Taylor Hall (New Jersey), Nail Yakupov and Magnus Paajarvi (St. Louis), Sam Gagner (Columbus), Riley Nash (Boston), Andrew Cogliano (Anaheim), Devan Dubnyk (Minnesota), Ales Hemsky (Dallas)…

As is always a case when an organization falls on hard times, the collateral damage is found in players like Cogliano, who had to go to Anaheim to discover what he really was as an NHL player, and played consecutive game No. 778 Friday against Winnipeg. Or Dubnyk, who was given every chance in Edmonton, but wound his way through Nashville, Montreal and Arizona before finding his game in Minnesota.

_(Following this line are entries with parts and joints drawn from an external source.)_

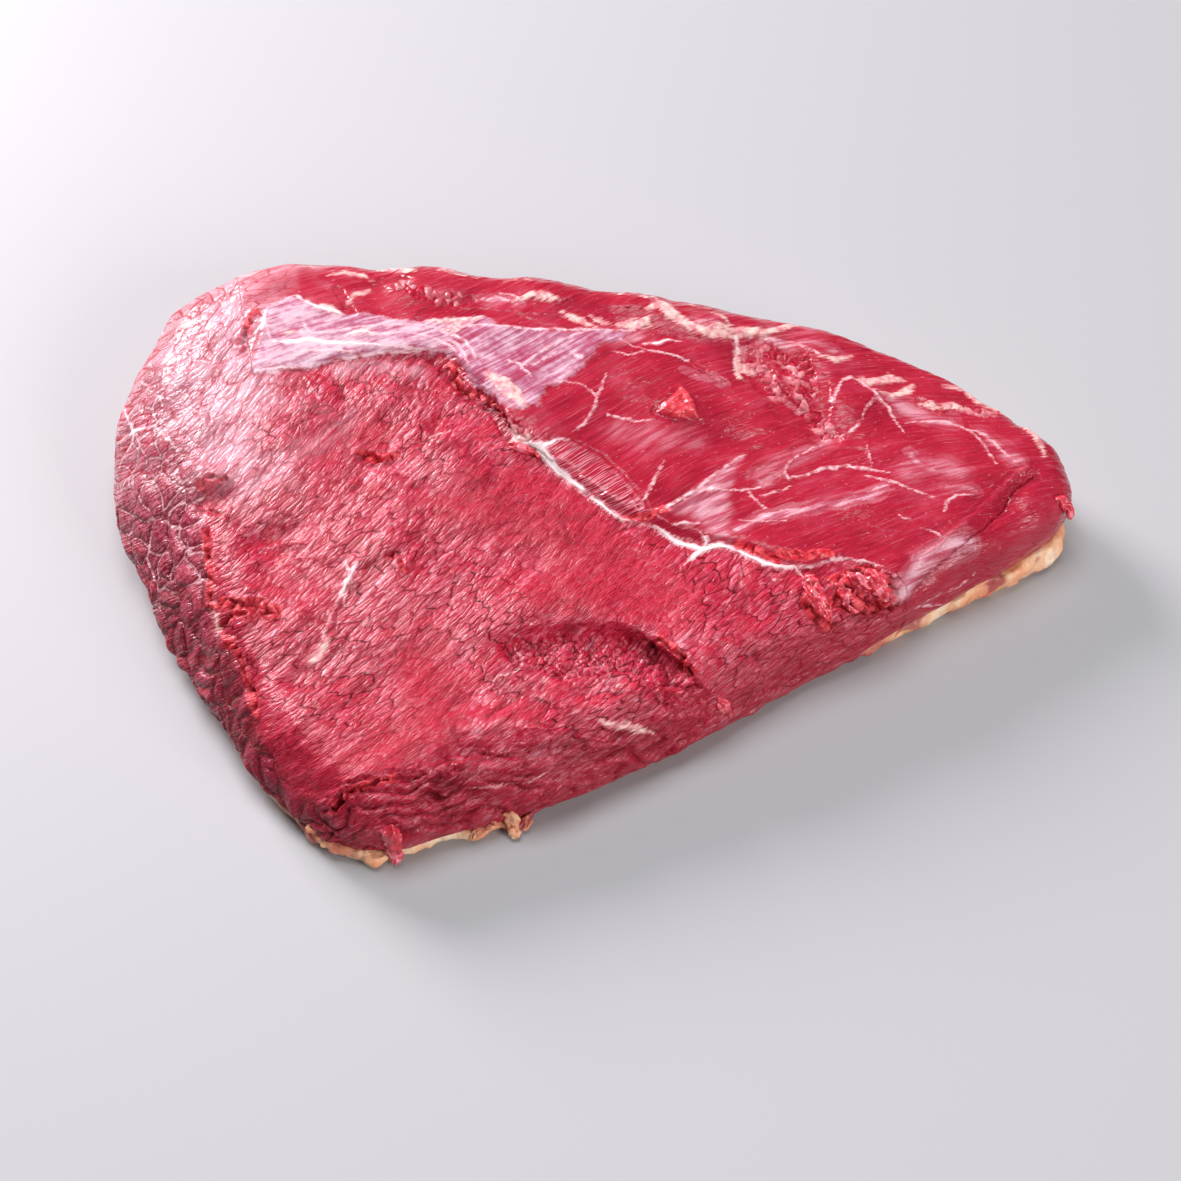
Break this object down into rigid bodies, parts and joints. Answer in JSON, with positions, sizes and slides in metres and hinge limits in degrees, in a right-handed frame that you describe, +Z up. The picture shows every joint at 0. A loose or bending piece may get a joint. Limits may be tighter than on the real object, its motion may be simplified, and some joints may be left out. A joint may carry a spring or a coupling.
{
  "type": "dry-aged picanha",
  "caption": "Raw, dry-aged rump cap of beef, whole and triangular, lying on its fat cap with the lean side up.",
  "frame": {"origin": "on the table, under the middle of the cut's footprint box", "axes": "+X from the broad cut end to the narrow tip, +Z up from the fat cap to the lean side, -Y towards the near long edge"},
  "size_m": [0.3078, 0.2204, 0.0462],
  "materials": {
    "lean": "damp raw muscle with fine grain, a satin to glossy sheen",
    "fat": "firm peach and cream fat, satin"
  },
  "bodies": {
    "root": {"lean": "lean", "fat_cap": "fat"}
  },
  "joints": []
}
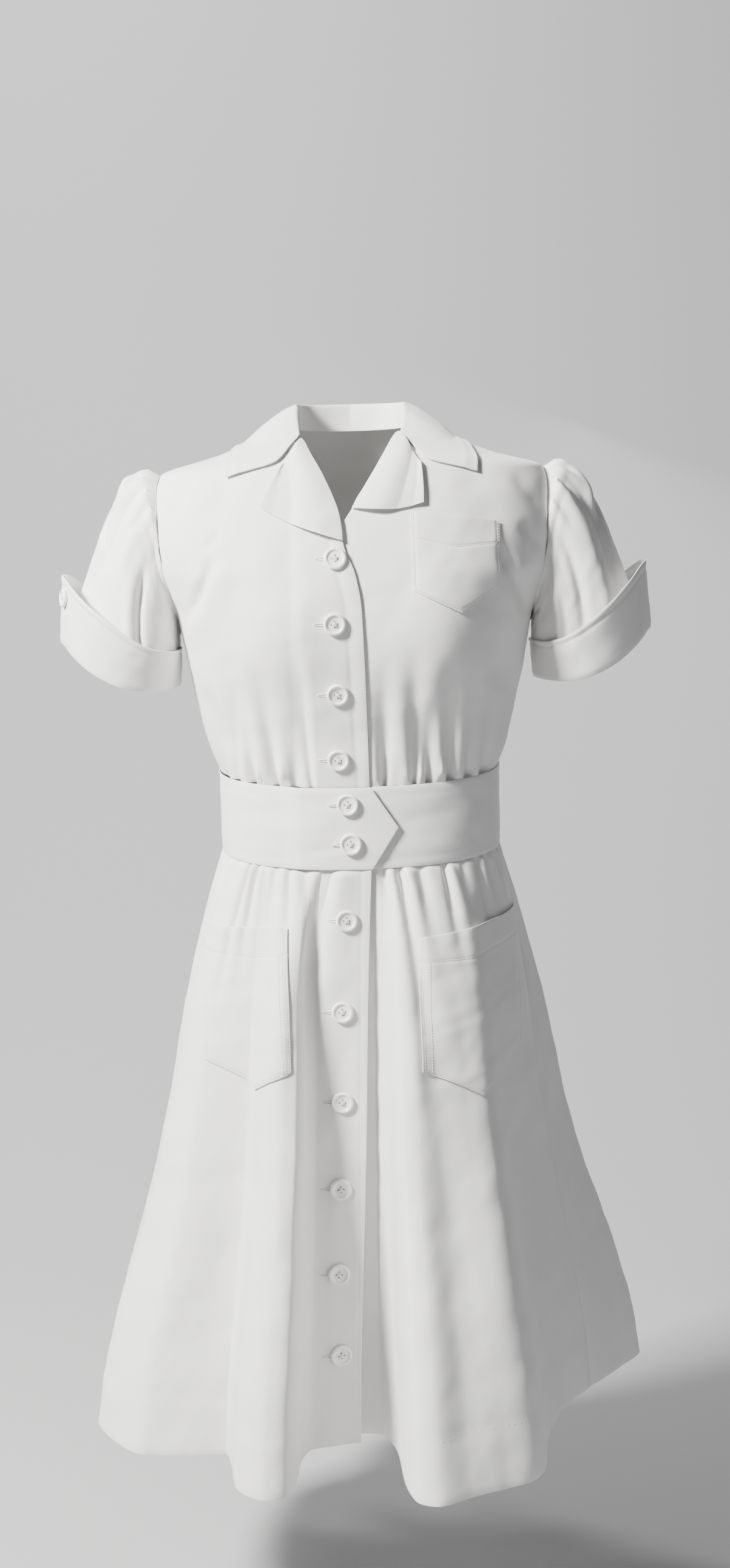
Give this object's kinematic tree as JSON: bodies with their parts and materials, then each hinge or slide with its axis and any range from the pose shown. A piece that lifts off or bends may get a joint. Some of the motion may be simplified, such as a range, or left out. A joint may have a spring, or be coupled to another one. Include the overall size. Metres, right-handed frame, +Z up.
{
  "type": "button-front uniform dress, worn form",
  "caption": "White cotton uniform dress with a notched collar, short cuffed sleeves, patch pockets, a pointed waist belt and a flared buttoned skirt.",
  "frame": {"origin": "middle of the neck at the height of the inner ends of the shoulder seams, where the wearer holds the dress up", "axes": "+Z up, the front faces -Y, +X is the wearer's left"},
  "size_m": [0.5534, 0.4614, 0.9632],
  "materials": {
    "cotton_twill": "bleached white cotton twill, pressed, with a slight sheen",
    "button_plastic": "white moulded polyester, rimmed, four holes"
  },
  "bodies": {
    "root": {"bodice_front_right": "cotton_twill", "bodice_front_left": "cotton_twill", "bodice_back": "cotton_twill", "sleeve_right": "cotton_twill", "sleeve_left": "cotton_twill", "cuff_right": "cotton_twill", "cuff_left": "cotton_twill", "belt_front_right": "cotton_twill", "belt_front_left": "cotton_twill", "belt_back": "cotton_twill", "skirt_front_right": "cotton_twill", "skirt_front_left": "cotton_twill", "skirt_back": "cotton_twill", "breast_pocket": "cotton_twill", "hip_pocket_right": "cotton_twill", "hip_pocket_left": "cotton_twill", "lapel_right": "cotton_twill", "lapel_left": "cotton_twill", "collar": "cotton_twill", "bodice_button_1": "button_plastic", "bodice_button_2": "button_plastic", "bodice_button_3": "button_plastic", "bodice_button_4": "button_plastic", "belt_button_1": "button_plastic", "belt_button_2": "button_plastic", "skirt_button_1": "button_plastic", "skirt_button_2": "button_plastic", "skirt_button_3": "button_plastic", "skirt_button_4": "button_plastic", "skirt_button_5": "button_plastic", "skirt_button_6": "button_plastic", "cuff_button_right": "button_plastic", "cuff_button_left": "button_plastic"}
  },
  "joints": []
}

The latest to taste some success is Paajarvi, who has kicked around the fringes of the Blues organization for four seasons now. He’s only played 23 games for the Blues this season, but he has eight goals (three in the past two games). At 25, Paajarvi will likely play his 300th career game this season, a fair milestone to state an opinion of the player.

He had all the tools and great size, but has not taken those attributes into the harder areas of the rink enough to make use of them offensively. Paajarvi is a bottom-six forward, and if he can maintain a certain battle level he could likely squeeze another 300 games out of his NHL career.